Truly forgiving someone can be difficult. Believe me, I’ve been there. If you’re a regular reader of my blog, you’ll already know that I got divorced a few years ago, and one of the biggest lessons I learnt from it was the art of forgiveness. (you can read the full post here)
I also think that forgiveness has different levels to it. Forgiving a friend for turning up an hour late to meet you is very different to the level of forgiveness required if your partner has cheated.
I personally thought that I didn’t have a problem with forgiveness, until it came to my ex-husband. I’ve been reflecting on this a little recently, and it’s only with the hindsight of being 3 years further along with my own self-development, that I can see more clearly why it became such an issue for me.
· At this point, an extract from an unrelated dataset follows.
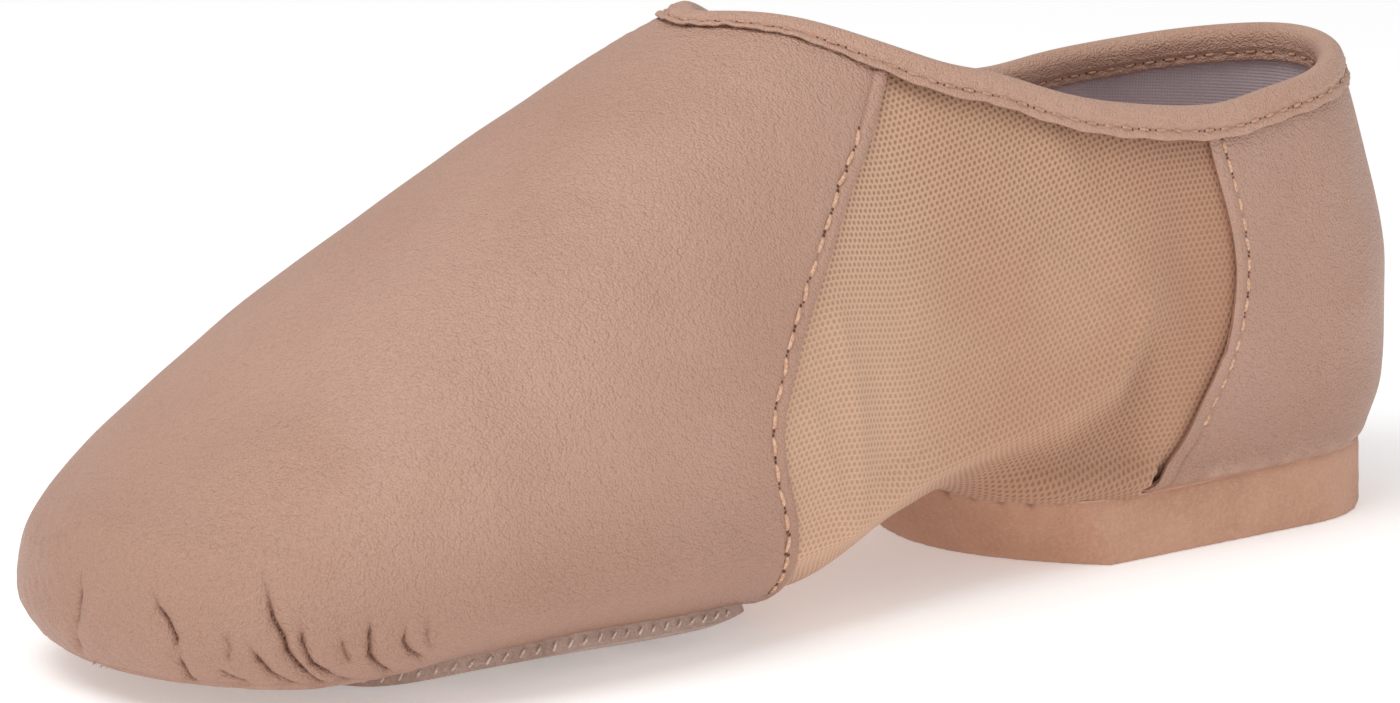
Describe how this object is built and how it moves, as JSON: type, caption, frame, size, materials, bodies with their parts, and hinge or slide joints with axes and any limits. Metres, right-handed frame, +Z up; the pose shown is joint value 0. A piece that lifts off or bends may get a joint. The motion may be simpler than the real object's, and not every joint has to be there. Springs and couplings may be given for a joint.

When I was actually going through the practicalities of getting divorced, I felt like I was losing myself to the stress of it all, so I invested in a course of life coaching with some one I trusted. My coach was great, and she posed some questions that felt very difficult to answer at the time. One of them was; ‘How would it feel if you forgave him?’
Although initially painful, that one question felt like a key that would unlock a door inside me that had been keeping all my painful and difficult feelings at bay. By choosing not to forgive him up until that point, I was also choosing not to properly deal with the rawness of what I was feeling. I was keeping it bottled up, and the negative effect it was having was actually making me physically unwell.
Forgiveness allows us to grow, move on, and ultimately be happy. I was holding on to my hurt, resentment and anger so tightly that I couldn’t see that it was doing me more harm than good; I wouldn’t be able to properly move on until I let them go.
By giving so much of my energy to feeling that way, I was giving my power to him, not to myself. I definitely didn’t want him to have power over my life any more, so I knew that by forgiving him I would feel better.
This quote resonates with me because I felt that by forgiving him, I would be giving in or giving up; something that I saw as a sign of weakness. It’s funny to think now, that all these negative thoughts were pretty much born out of my own stubbornness. In a relationship where it felt like what I wanted always came second, I wanted to win for once.
The first step in the process of forgiving my ex was writing him a letter (that he will never see) as if he was an old friend, thanking him for everything he had brought into my life, and offering understanding for why he had acted like he had. That first step felt like a massive one. I could feel the tension lifting from my shoulders straight after I had written it.
Rather than holding on to bad memories and feelings of resentment from the past, forgiveness frees us to live in the present. I now focus on my life and what I want to achieve from it, rather letting myself feel like a victim for everything that happened in that past, frankly toxic, relationship.
This is another quote that I emphatically feel is true. Although I no longer love my ex-husband, there was of course love in our past, otherwise we would never had got married in the first place. I believe it’s the memory of that love that’s allowed me to forgive completely. I realise he was trying his best at the time, and so was I. We just couldn’t be what each other needed any more; we had grown, but in different directions.
As I had written in my letter to him, there were certain things that he did, that although hurtful at the time, brought me to where I’m at now in my life. I’ve returned back to my maiden name, and feel more myself and content than ever. I see that our relationship was the journey I needed to go on in order to get to this point. The journey may have been painful, but it taught me a hell lot about myself on so many different levels. He was my teacher, and that is why I forgave him.
Is there someone you need to forgive for your own mental well-being? How would it feel if your forgave them?